* Extracted data *
★ ★ ★

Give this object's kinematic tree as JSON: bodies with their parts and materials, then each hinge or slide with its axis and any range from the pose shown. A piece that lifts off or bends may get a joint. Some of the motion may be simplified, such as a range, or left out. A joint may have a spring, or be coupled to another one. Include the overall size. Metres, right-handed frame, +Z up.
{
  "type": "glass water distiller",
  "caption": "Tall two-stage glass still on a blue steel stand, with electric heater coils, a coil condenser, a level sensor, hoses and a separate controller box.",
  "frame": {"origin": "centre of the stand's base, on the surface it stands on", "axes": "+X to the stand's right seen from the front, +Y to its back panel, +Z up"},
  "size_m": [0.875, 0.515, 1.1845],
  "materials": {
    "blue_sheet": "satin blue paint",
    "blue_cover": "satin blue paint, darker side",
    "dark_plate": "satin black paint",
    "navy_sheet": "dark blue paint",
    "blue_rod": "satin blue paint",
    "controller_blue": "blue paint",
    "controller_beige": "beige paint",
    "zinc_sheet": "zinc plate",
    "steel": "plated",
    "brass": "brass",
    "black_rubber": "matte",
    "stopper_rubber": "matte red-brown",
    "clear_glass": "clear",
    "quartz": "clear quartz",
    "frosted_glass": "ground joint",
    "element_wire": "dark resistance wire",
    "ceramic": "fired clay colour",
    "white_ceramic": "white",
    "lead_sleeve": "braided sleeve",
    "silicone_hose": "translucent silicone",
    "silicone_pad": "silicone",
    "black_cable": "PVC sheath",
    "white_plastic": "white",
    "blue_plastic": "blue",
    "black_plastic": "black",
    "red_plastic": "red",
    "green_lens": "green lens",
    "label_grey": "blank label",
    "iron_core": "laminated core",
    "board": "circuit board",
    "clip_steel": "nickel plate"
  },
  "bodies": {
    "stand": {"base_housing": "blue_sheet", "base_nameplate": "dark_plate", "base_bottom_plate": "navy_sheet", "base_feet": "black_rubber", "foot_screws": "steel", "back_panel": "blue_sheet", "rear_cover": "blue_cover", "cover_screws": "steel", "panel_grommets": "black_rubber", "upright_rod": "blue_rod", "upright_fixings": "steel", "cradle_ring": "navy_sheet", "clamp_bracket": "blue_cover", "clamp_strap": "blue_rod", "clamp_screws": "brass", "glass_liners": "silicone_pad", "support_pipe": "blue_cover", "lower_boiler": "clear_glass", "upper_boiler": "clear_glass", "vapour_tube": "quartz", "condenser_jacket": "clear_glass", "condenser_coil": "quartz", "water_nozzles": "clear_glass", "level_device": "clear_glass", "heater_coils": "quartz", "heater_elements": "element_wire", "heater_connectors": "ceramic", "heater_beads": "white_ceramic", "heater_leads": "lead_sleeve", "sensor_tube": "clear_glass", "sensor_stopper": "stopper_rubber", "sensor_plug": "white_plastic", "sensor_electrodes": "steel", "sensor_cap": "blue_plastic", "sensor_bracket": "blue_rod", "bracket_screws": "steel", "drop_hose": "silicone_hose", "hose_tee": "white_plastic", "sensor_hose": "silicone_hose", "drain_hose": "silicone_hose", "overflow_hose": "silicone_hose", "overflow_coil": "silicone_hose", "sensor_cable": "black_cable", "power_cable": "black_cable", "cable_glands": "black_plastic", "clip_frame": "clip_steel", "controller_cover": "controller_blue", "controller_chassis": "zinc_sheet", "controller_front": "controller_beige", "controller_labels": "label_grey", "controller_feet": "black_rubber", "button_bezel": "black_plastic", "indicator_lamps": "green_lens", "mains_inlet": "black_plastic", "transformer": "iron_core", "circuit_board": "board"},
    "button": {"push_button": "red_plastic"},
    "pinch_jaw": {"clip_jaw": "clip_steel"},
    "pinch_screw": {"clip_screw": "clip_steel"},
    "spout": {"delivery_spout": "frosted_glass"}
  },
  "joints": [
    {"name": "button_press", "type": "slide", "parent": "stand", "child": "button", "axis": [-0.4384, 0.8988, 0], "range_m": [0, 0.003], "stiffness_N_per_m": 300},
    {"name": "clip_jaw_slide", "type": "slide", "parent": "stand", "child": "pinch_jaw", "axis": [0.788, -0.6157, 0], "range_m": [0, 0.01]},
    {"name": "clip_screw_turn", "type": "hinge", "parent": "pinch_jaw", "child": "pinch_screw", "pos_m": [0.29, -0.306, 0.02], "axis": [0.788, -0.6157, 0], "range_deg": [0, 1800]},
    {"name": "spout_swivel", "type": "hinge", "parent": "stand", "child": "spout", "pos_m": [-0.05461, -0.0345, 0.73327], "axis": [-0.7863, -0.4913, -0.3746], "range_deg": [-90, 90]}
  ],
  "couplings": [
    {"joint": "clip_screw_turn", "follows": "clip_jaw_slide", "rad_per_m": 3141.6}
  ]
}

★ ★ ★

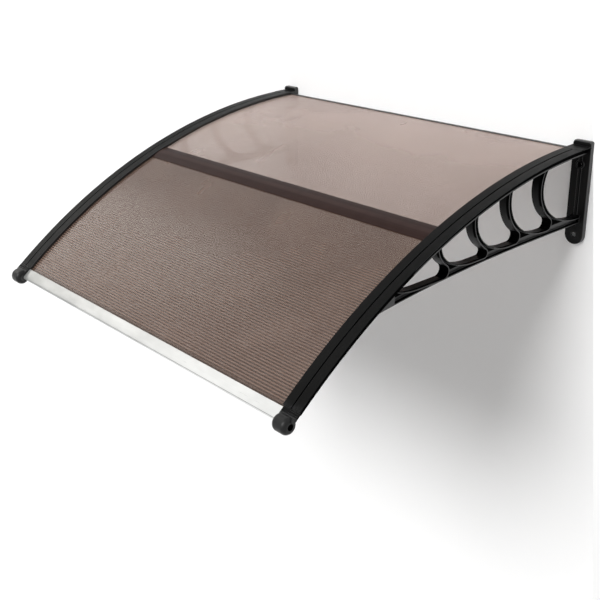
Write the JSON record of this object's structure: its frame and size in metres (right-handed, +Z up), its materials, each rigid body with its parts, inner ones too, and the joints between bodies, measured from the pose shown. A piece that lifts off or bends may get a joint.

★ ★ ★

* Work instructions *
Read the data above and pull out each line that holds the string "object".

* Expected output *
Give this object's kinematic tree as JSON: bodies with their parts and materials, then each hinge or slide with its axis and any range from the pose shown. A piece that lifts off or bends may get a joint. Some of the motion may be simplified, such as a range, or left out. A joint may have a spring, or be coupled to another one. Include the overall size. Metres, right-handed frame, +Z up.
Write the JSON record of this object's structure: its frame and size in metres (right-handed, +Z up), its materials, each rigid body with its parts, inner ones too, and the joints between bodies, measured from the pose shown. A piece that lifts off or bends may get a joint.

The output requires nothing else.